INFORMATION SHOWN:
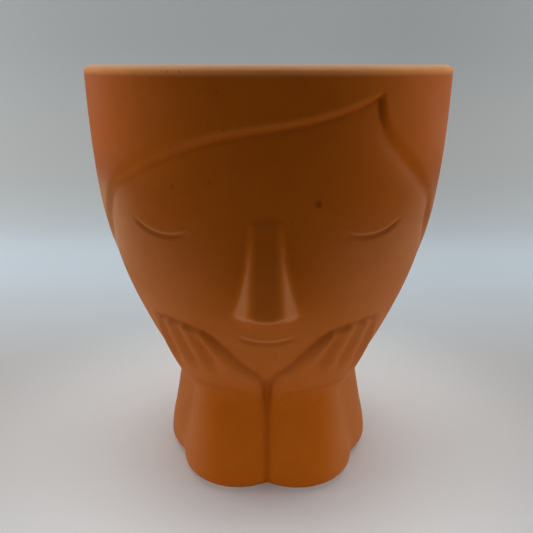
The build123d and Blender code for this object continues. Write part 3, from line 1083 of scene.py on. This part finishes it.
def front_painted_light(tree, place, parts, colour):
    """Painted sheen and light on the front: pale beside the face and the arms, warm and bright on the hair,
    paler at the temples.
    """
    out = maths(tree, "ABSOLUTE", parts["X"])
    lowered = maths(tree, "ADD", parts["Z"], -WAVER * MM)
    level = maths(tree, "MULTIPLY_ADD", noise(tree, place, *WAVER_WAVES), 2 * WAVER * MM, lowered)
    ahead = zone(tree, parts["Y"], AHEAD_STEP, 0.0, AHEAD_SHARE)
    head = zone(tree, parts["Z"], PALE_NECK_STEP)
    chin = zone(tree, level, PALE_CHIN_STEP, 0.0, PALE_CHIN_SHARE)
    face = maths(tree, "MAXIMUM", zone(tree, out, PALE_OUT_STEP), chin)
    face = product(tree, face, zone(tree, level, PALE_BROW_STEP), head)
    arms = product(tree, zone(tree, out, PALE_ARM_STEP), maths(tree, "SUBTRACT", 1.0, head))
    colour = blend(tree, product(tree, maths(tree, "ADD", face, arms), ahead), colour, PAINTED_SHEEN)
    warm = product(tree, zone(tree, out, WARM_OUT_STEP), ahead, zone(tree, level, WARM_HEIGHT_STEP))
    colour = blend(tree, warm, colour, PAINTED_SIDE_LIGHT)
    temple = product(tree, zone(tree, level, TEMPLE_TOP_STEP), zone(tree, level, TEMPLE_LOW_STEP))
    temple = product(tree, zone(tree, out, TEMPLE_OUT_STEP), ahead, temple)
    temple = product(tree, temple, zone(tree, parts["X"], TEMPLE_SIDE_STEP, *TEMPLE_SHARES))
    return blend(tree, temple, colour, PAINTED_HIGHLIGHT)


def mottle_and_painted_light(tree, place, painted_light, colour):
    """Glaze mottled all over, darkened by painted shade in the creases and lightened by painted highlights
    on the edges.
    """
    colour = blend(tree, product(tree, patches(tree, place, *MOTTLE), MOTTLE_SHARE), colour, GLAZE_DARK)
    # Painted shade in the creases, varied in patches
    painted_shade = ramp(tree, painted_light, 0.0, 1.0)
    painted_shade = product(tree, painted_shade, patches(tree, place, *SHADE_PATCHES, *SHADE_PATCH_SHARES), PAINTED_SHADE_SHARE)
    colour = blend(tree, painted_shade, colour, GLAZE_DARK)
    # Painted highlights on the edges and bevels, where the marks are below 0
    return blend(tree, ramp(tree, painted_light, 0.0, -1.0, 0.0, HIGHLIGHT_SHARE), colour, PAINTED_HIGHLIGHT)


def lip_wear_and_highlight(tree, place, parts, colour):
    """Glaze worn pale on the lip with a painted highlight, and a paler painted highlight on its top."""
    wear = patches(tree, place, *WEAR, *LIP_WEAR_AND_HIGHLIGHT_SHARES)
    colour = blend(tree, product(tree, zone(tree, parts["Z"], LIP_WEAR_AND_HIGHLIGHT_STEP), wear), colour, LIP_WEAR_AND_HIGHLIGHT)
    return blend(tree, zone(tree, parts["Z"], LIP_TOP_HIGHLIGHT_STEP, 0.0, LIP_TOP_HIGHLIGHT_SHARE), colour, LIP_TOP_HIGHLIGHT)


def stained(tree, place, parts, colour):
    """Glaze with small specks in places and a few frayed stains on the front."""
    specks = node(tree, "TexVoronoi", {"Vector": place, "Scale": SPECK_SCALE, "Randomness": 1.0})
    dots = ramp(tree, specks.outputs["Distance"], *SPECK_SPAN, 1.0, 0.0)
    dots = product(tree, dots, patches(tree, place, *SPECK_PATCHES), SPECK_SHARE)
    colour = blend(tree, dots, colour, STAIN)
    fray = noise(tree, place, *FRAY_WAVES)
    front = zone(tree, parts["Y"], STAIN_FRONT_STEP)
    flat = node(tree, "CombineXYZ", {"X": parts["X"], "Z": parts["Z"]}).outputs["Vector"]
    inner_share, outer_share = STAIN_FADE_SHARES
    for across, up, size, strength in STAINS:
        gap = distance(tree, flat, (across * MM, 0.0, up * MM))
        frayed = maths(tree, "MULTIPLY_ADD", fray, size * MM, gap)
        spot = zone(tree, frayed, (inner_share * size, outer_share * size), strength, 0.0)
        colour = blend(tree, product(tree, spot, front), colour, STAIN)
    return colour


def glaze():
    """Satin burnt-orange glaze: clouded and mottled, with painted shade in the creases, painted highlights
    on the edges, painted sheen and light on the front, and worn with a painted highlight on the lip.
    """
    material, tree, shader, place = new_material("satin_orange_glaze", GLAZE_SPECULAR)
    parts = node(tree, "SeparateXYZ", {"Vector": place}).outputs
    painted_light = node(tree, "Attribute", attribute_name="painted_light").outputs["Fac"]
    under = zone(tree, parts["Z"], BISQUE_STEP)
    colour = blend(tree, patches(tree, place, *CLOUDS), GLAZE_DEEP, GLAZE_LIGHT)
    colour = front_painted_light(tree, place, parts, colour)
    colour = mottle_and_painted_light(tree, place, painted_light, colour)
    colour = lip_wear_and_highlight(tree, place, parts, colour)
    colour = stained(tree, place, parts, colour)
    tree.links.new(blend(tree, under, colour, BISQUE), shader.inputs["Base Color"])
    rough = patches(tree, place, *GLOSS_PATCHES, *GLOSS_RANGE)
    rough = maths(tree, "MULTIPLY_ADD", painted_light, RECESS_ROUGHER, rough)
    rough = maths(tree, "MULTIPLY_ADD", under, BISQUE_ROUGHER, rough)
    tree.links.new(rough, shader.inputs["Roughness"])
    peel = product(tree, noise(tree, place, *PEEL_WAVES), PEEL_SHARE)
    grain = maths(tree, "MULTIPLY_ADD", noise(tree, place, *GRAIN_WAVES), GRAIN_SHARE, peel)
    add_bump(tree, shader, grain, GLAZE_BUMP, GLAZE_BUMP_HEIGHT)
    return material


def rubber(name, dark, light, roughness):
    """Moulded rubber with fine grain and dusty patches."""
    material, tree, shader, place = new_material(name, RUBBER_SPECULAR)
    dust = patches(tree, place, *DUST)
    tree.links.new(blend(tree, dust, dark, light), shader.inputs["Base Color"])
    tree.links.new(maths(tree, "MULTIPLY_ADD", dust, DUST_ROUGHER, roughness), shader.inputs["Roughness"])
    add_bump(tree, shader, noise(tree, place, *RUBBER_GRAIN_WAVES), RUBBER_BUMP, RUBBER_BUMP_HEIGHT)
    return material


def paper():
    """Pale seamless paper, warm near the viewer, cooler behind, and greyer up the back, with a painted pool
    of light round the planter and painted shade towards +X.
    """
    material, tree, shader, place = new_material("seamless_paper", PAPER_SPECULAR)
    parts = node(tree, "SeparateXYZ", {"Vector": place}).outputs
    colour = blend(tree, zone(tree, parts["Y"], PAPER_FAR_STEP), PAPER_NEAR, PAPER_FAR)
    close = zone(tree, distance(tree, place, PAPER_PAINTED_LIGHT_CENTRE), PAPER_PAINTED_LIGHT_STEP)
    colour = blend(tree, close, colour, PAPER_PAINTED_LIGHT)
    colour = blend(tree, zone(tree, parts["Y"], PAPER_WALL_STEP), colour, PAPER_WALL)
    shade = zone(tree, parts["X"], PAPER_SHADE_STEP, 0.0, PAPER_SHADE_SHARE)
    colour = blend(tree, shade, colour, PAPER_SHADE)
    tooth = product(tree, noise(tree, place, *PAPER_TOOTH_WAVES), PAPER_TOOTH_SHARE)
    tree.links.new(blend(tree, tooth, colour, PAPER_NEAR), shader.inputs["Base Color"])
    shader.inputs["Roughness"].default_value = PAPER_ROUGHNESS
    return material


def finish(piece, material):
    """Give a CAD piece one material."""
    piece.data.materials.clear()
    piece.data.materials.append(material)


pot = make_pot()
pot.data.materials.append(glaze())
for name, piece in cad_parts.items():
    if name.startswith("foot_pad"):
        finish(piece, rubber("pad_" + name, *PAD_RUBBER))
finish(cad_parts["drain_plug"], rubber("plug_rubber", *PLUG_RUBBER))

# Backdrop in metres: rows of its flat floor along Y, its sweep up into the wall, and its size
FLOOR_ROWS = (-1.1, -0.3, 0.30)
SWEEP_RADIUS = 0.16
SWEEP_STEPS = 16
WALL_TOP = 1.1
BACKDROP_HALF_WIDTH = 1.3


def make_backdrop():
    """Floor that sweeps up into a wall behind the planter."""
    profile = [(y, 0.0) for y in FLOOR_ROWS]
    start = FLOOR_ROWS[-1]
    for angle in quarter(SWEEP_STEPS):
        profile.append((start + SWEEP_RADIUS * math.sin(angle), SWEEP_RADIUS * (1.0 - math.cos(angle))))
    profile.append((start + SWEEP_RADIUS, WALL_TOP))
    points = [(side * BACKDROP_HALF_WIDTH, y, z) for y, z in profile for side in (-1, 1)]
    faces = [(2 * i, 2 * i + 1, 2 * i + 3, 2 * i + 2) for i in range(len(profile) - 1)]
    mesh = bpy.data.meshes.new("backdrop")
    mesh.from_pydata(points, [], faces)
    mesh.shade_smooth()
    backdrop = bpy.data.objects.new("backdrop", mesh)
    bpy.context.scene.collection.objects.link(backdrop)
    backdrop.data.materials.append(paper())


def area_lamp(name, size, place, target, power, colour, spread):
    """Soft rectangular lamp aimed at a place, its beam narrowed to a spread in degrees."""
    lamp = bpy.data.lights.new(name, "AREA")
    lamp.shape = "RECTANGLE"
    lamp.size, lamp.size_y = size
    lamp.energy = power
    lamp.color = colour
    lamp.spread = math.radians(spread)
    holder = bpy.data.objects.new(name, lamp)
    bpy.context.scene.collection.objects.link(holder)
    holder.location = place
    holder.rotation_euler = (Vector(target) - Vector(place)).to_track_quat("-Z", "Y").to_euler()


make_backdrop()

# Camera in metres, level with the rim and looking down at the planter
CAMERA_DISTANCE = 0.2080
CAMERA_HEIGHT = 0.140
CAMERA_AZIMUTH = 0.75
CAMERA_PITCH = 18.6
CAMERA_SHIFT = -0.0006
CAMERA_LENS = 40.53
CAMERA_SENSOR = 36.0
camera_data = bpy.data.cameras.new("view")
camera_data.lens = CAMERA_LENS
camera_data.sensor_width = CAMERA_SENSOR
camera = bpy.data.objects.new("view", camera_data)
bpy.context.scene.collection.objects.link(camera)
turn = math.radians(CAMERA_AZIMUTH)
across = CAMERA_DISTANCE * math.sin(turn) + CAMERA_SHIFT
camera.location = (across, -CAMERA_DISTANCE * math.cos(turn), CAMERA_HEIGHT)
camera.rotation_euler = (math.radians(90 - CAMERA_PITCH), 0, turn)
bpy.context.scene.camera = camera

# Soft boxes overhead and on each side, and a low one before the planter for the light off the table:
# size, place and aim in metres, power in watts, colour and spread
LAMPS = {
    "overhead": ((1.0, 0.6), (0.0, 0.15, 1.10), (0.0, 0.15, 0.0), 5.8, (1.0, 0.99, 0.97), 180.0),
    "left": ((0.75, 0.28), (-0.55, 0.04, 0.15), (0.0, 0.04, 0.13), 1.55, (0.98, 0.99, 1.0), 180.0),
    "right": ((0.75, 0.28), (0.55, 0.04, 0.15), (0.0, 0.04, 0.13), 1.5, (0.98, 0.99, 1.0), 180.0),
    "table": ((0.24, 0.03), (0.0, -0.15, 0.06), (0.0, -0.07, 0.0), 0.0285, (1.0, 0.98, 0.95), 110.0),
}
for name, settings in LAMPS.items():
    area_lamp(name, *settings)

WORLD_COLOUR = (0.8, 0.85, 0.9, 1.0)
WORLD_STRENGTH = 0.03
world = bpy.data.worlds.new("world")
bpy.context.scene.world = world
world.use_nodes = True
world.node_tree.nodes["Background"].inputs["Color"].default_value = WORLD_COLOUR
world.node_tree.nodes["Background"].inputs["Strength"].default_value = WORLD_STRENGTH

bpy.context.scene.view_settings.view_transform = "Standard"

THE REQUEST:
Copy out the listing above, line by line and exactly, from its first line to the line holding "return blend(tree, temple, colour, PAINTED_HIGHLIGHT)", inclusive.

CORRECT RESPONSE:
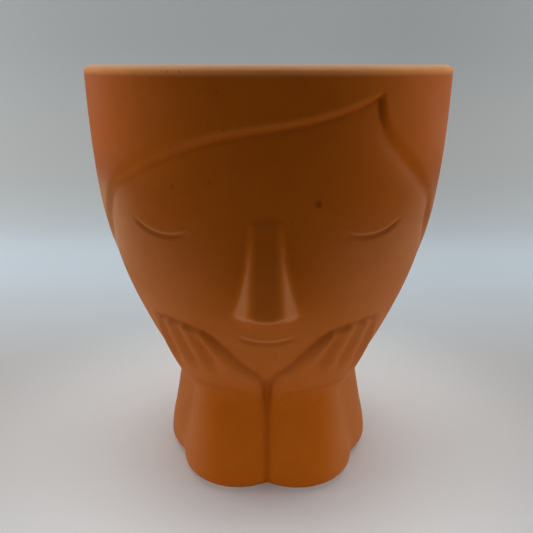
The build123d and Blender code for this object continues. Write part 3, from line 1083 of scene.py on. This part finishes it.
def front_painted_light(tree, place, parts, colour):
    """Painted sheen and light on the front: pale beside the face and the arms, warm and bright on the hair,
    paler at the temples.
    """
    out = maths(tree, "ABSOLUTE", parts["X"])
    lowered = maths(tree, "ADD", parts["Z"], -WAVER * MM)
    level = maths(tree, "MULTIPLY_ADD", noise(tree, place, *WAVER_WAVES), 2 * WAVER * MM, lowered)
    ahead = zone(tree, parts["Y"], AHEAD_STEP, 0.0, AHEAD_SHARE)
    head = zone(tree, parts["Z"], PALE_NECK_STEP)
    chin = zone(tree, level, PALE_CHIN_STEP, 0.0, PALE_CHIN_SHARE)
    face = maths(tree, "MAXIMUM", zone(tree, out, PALE_OUT_STEP), chin)
    face = product(tree, face, zone(tree, level, PALE_BROW_STEP), head)
    arms = product(tree, zone(tree, out, PALE_ARM_STEP), maths(tree, "SUBTRACT", 1.0, head))
    colour = blend(tree, product(tree, maths(tree, "ADD", face, arms), ahead), colour, PAINTED_SHEEN)
    warm = product(tree, zone(tree, out, WARM_OUT_STEP), ahead, zone(tree, level, WARM_HEIGHT_STEP))
    colour = blend(tree, warm, colour, PAINTED_SIDE_LIGHT)
    temple = product(tree, zone(tree, level, TEMPLE_TOP_STEP), zone(tree, level, TEMPLE_LOW_STEP))
    temple = product(tree, zone(tree, out, TEMPLE_OUT_STEP), ahead, temple)
    temple = product(tree, temple, zone(tree, parts["X"], TEMPLE_SIDE_STEP, *TEMPLE_SHARES))
    return blend(tree, temple, colour, PAINTED_HIGHLIGHT)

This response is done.